The struggle as manifest in our present gun rights ideologies is between individual sovereignty and socialism. Sovereigns exist in the State of Nature before there is law and government. Sovereigns make treaties not governments. Socialism becomes any viable concept of constitutional government, like the authority to restrict possession of sawed off shotguns and machine guns. The political cynicism that rejects any collective political capacity to deal with the common good and common issues, like the forty hour work week, goes so far as to embrace anarchic and treasonous rights.

This is all so much demagogic bunk. Ronald Reagan campaigned from 1976 to 1980 on the Panama Canal treaty. From the time Reagan took office as president in January, 1981, we never heard about the Panama Canal treaty again.

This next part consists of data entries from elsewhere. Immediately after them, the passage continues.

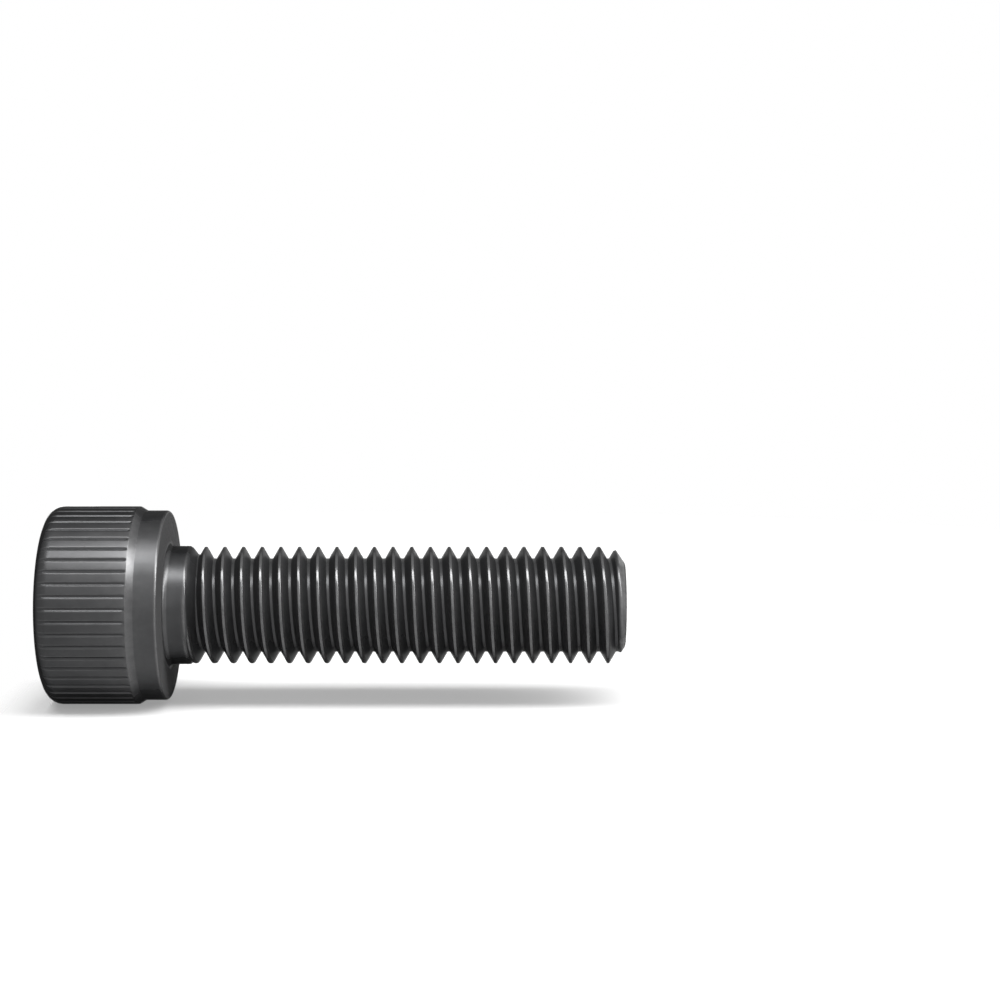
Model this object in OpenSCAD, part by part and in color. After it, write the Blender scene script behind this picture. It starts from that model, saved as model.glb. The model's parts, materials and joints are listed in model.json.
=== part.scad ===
// Hex socket cap screw with a knurled head, metric, about M8 x 30.
// The screw stands on its head: +Z runs along the axis from the head to the tip,
// and the origin is the centre of the bearing face under the head.

/* [Head] */
// Diameter over the knurled lands
head_d = 13.2; // [12.6:0.1:14]
// Height of the head, from its flat top to the bearing face
head_h = 8; // [7.6:0.1:9]
// Radius of the rounded rim round the top of the head
rim_r = 1; // [0.6:0.1:1.4]
// Height of the plain band between the knurling and the bearing face
band_h = 1.5; // [1:0.1:2]
// How far the plain band lies below the knurled lands
band_drop = 0.275; // [0.15:0.025:0.4]
// Length of the sloping step from the lands down to the band
step_l = 0.45; // [0.2:0.05:0.8]
// Radius of the edge round the bearing face
edge_r = 0.2; // [0.1:0.05:0.4]

/* [Knurling] */
// Number of straight grooves round the head
groove_count = 50; // [40:1:60]
// Width of a groove at the lands
groove_w = 0.24; // [0.16:0.02:0.3]
// Depth of a groove
groove_depth = 0.1; // [0.06:0.01:0.14]
// How far short of the step a groove ends
groove_end = 0.05; // [0:0.05:0.4]

/* [Socket] */
// Size of the hexagon across its flats
socket_af = 6.04; // [5.4:0.02:6.2]
// Depth of the hexagon at its corners
socket_depth = 4.2; // [3.6:0.1:4.6]
// Half angle of the hollow cone at the bottom of the socket
socket_floor_angle = 70; // [60:1:80]
// Diameter of the small flat at the centre of the socket
socket_flat_d = 2.1; // [1:0.1:3]
// How far the round countersink reaches past the corners of the hexagon
countersink_margin = 0.4; // [0.2:0.05:0.6]
// Half angle of the countersink
countersink_angle = 60; // [45:1:70]

/* [Neck] */
// Length of the plain neck under the head
neck_l = 1.44; // [1.2:0.02:2.4]
// How far the neck stands above the thread crests
neck_over = 0.05; // [0.02:0.01:0.1]
// Radius of the fillet between the neck and the bearing face
fillet_r = 0.35; // [0.2:0.05:0.6]
// Slope of the run-out cone at the end of the neck, from the axis
runout_angle = 51; // [40:1:60]

/* [Thread] */
// Diameter over the thread crests
thread_d = 7.8; // [7.2:0.05:8]
// Distance from one crest to the next
pitch = 1.25; // [1:0.05:1.5]
// Length from the bearing face to the tip
shank_l = 30.4; // [20:0.2:40]
// Distance from the end of the neck to the first whole crest, on the -Y side
first_crest = 0.98; // [0.9:0.02:1.4]
// Width of the flat on a crest
crest_w = 0.15; // [0.1:0.01:0.2]
// Width of the flat in a root
root_w = 0.2; // [0.14:0.01:0.3]
// Angle of each thread flank to a plane across the axis
flank_angle = 30; // [28:0.5:35]

/* [Tip] */
// Diameter of the flat end
tip_d = 5.62; // [4.6:0.02:6]
// Slope of the end chamfer, from the axis
tip_angle = 56; // [45:1:65]

/* [Hidden] */

// Colour of the black finish
black_finish = [0.2, 0.2, 0.21];

// Facets round one turn of the thread, and the corners of its outline in one pitch
turn_steps = 40;
corners = 4;
// Segments of every true circle
round_fn = 96;
// Overlap of solids that are joined, and reach of a cutter past what it cuts
overlap = 0.3;

head_r = head_d / 2;
band_r = head_r - band_drop;
neck_r = thread_d / 2 + neck_over;
step_z = -band_h - step_l;

socket_corner_r = socket_af / sqrt(3);
socket_flat_r = socket_flat_d / 2;
socket_floor_h = (socket_corner_r - socket_flat_r) / tan(socket_floor_angle);
countersink_r = socket_corner_r + countersink_margin;

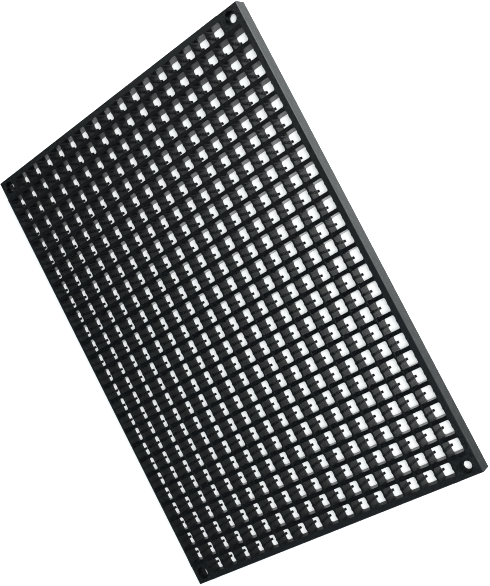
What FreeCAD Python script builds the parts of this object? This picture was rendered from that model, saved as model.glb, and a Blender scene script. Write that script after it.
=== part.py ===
import FreeCAD, Part
import os

# Open grid door mat, built as an egg-crate of half-lapped ribs and bars in a frame.
# Millimetres. X runs across the mat, Y along it, Z up.
# Origin: middle of the footprint, on the ground under the feet.

os.makedirs("parts", exist_ok=True)

V = FreeCAD.Vector

# Overall
WIDTH = 430.0           # X, short side
LENGTH = 600.0          # Y, long side
FOOT_H = 2.0            # feet lift the grid so that water drains
TOP_Z = 22.0            # walking surface
BODY_H = TOP_Z - FOOT_H
MID_Z = FOOT_H + BODY_H / 2.0

# Grid
COLUMNS = 18
ROWS = 27
CELL_X = 21.0
CELL_Y = 16.7
RIB_T = 2.4             # thin ribs between the columns
BAR_T = 5.15            # thicker bars between the rows
CELL_FILLET = 1.6       # rounded cell corners, carried by the bars and end rails
FILLET_LIP = 0.15       # blunt end of a fillet where it meets a rib

# Frame
LEFT_T = 3.2            # narrow long edge
RIGHT_T = 8.0           # wide long edge
END_T = 7.6             # both short edges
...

In his speech to the Republican Convention in 1964 which launched his political career, Reagan said,

Well, what was the advance of socialism? Thomas' Socialist Party had four major policy goals:
1) Collective bargaining for labor.
2) The basic provisions of the original Social Security Act.
3) The forty hour work week.
4) National health insurance.
The first three of these were achieved in the New Deal. The fourth is still on the agenda. The Socialist Party still exists but is very marginal because it was our most successful political party. It achieved three quarters of its goals. Those are still fundamental parts of our national existence. Ronald Reagan had the next twenty-five years of his political life including eight years as president to dismantle the achievements of Thomas' Socialist Party. Just like the Panama Canal treaty we never heard another word about those achievements in the advance of the dreaded "socialism". There is no political or intellectual leadership that makes the advance of socialism part of our national consciousness and holds our candidates accountable for what they are really talking about. And, of course, no member of congress of any political persuasion has ever introduced legislation to repeal the policy achievements of the Socialist Party. We are all socialists now.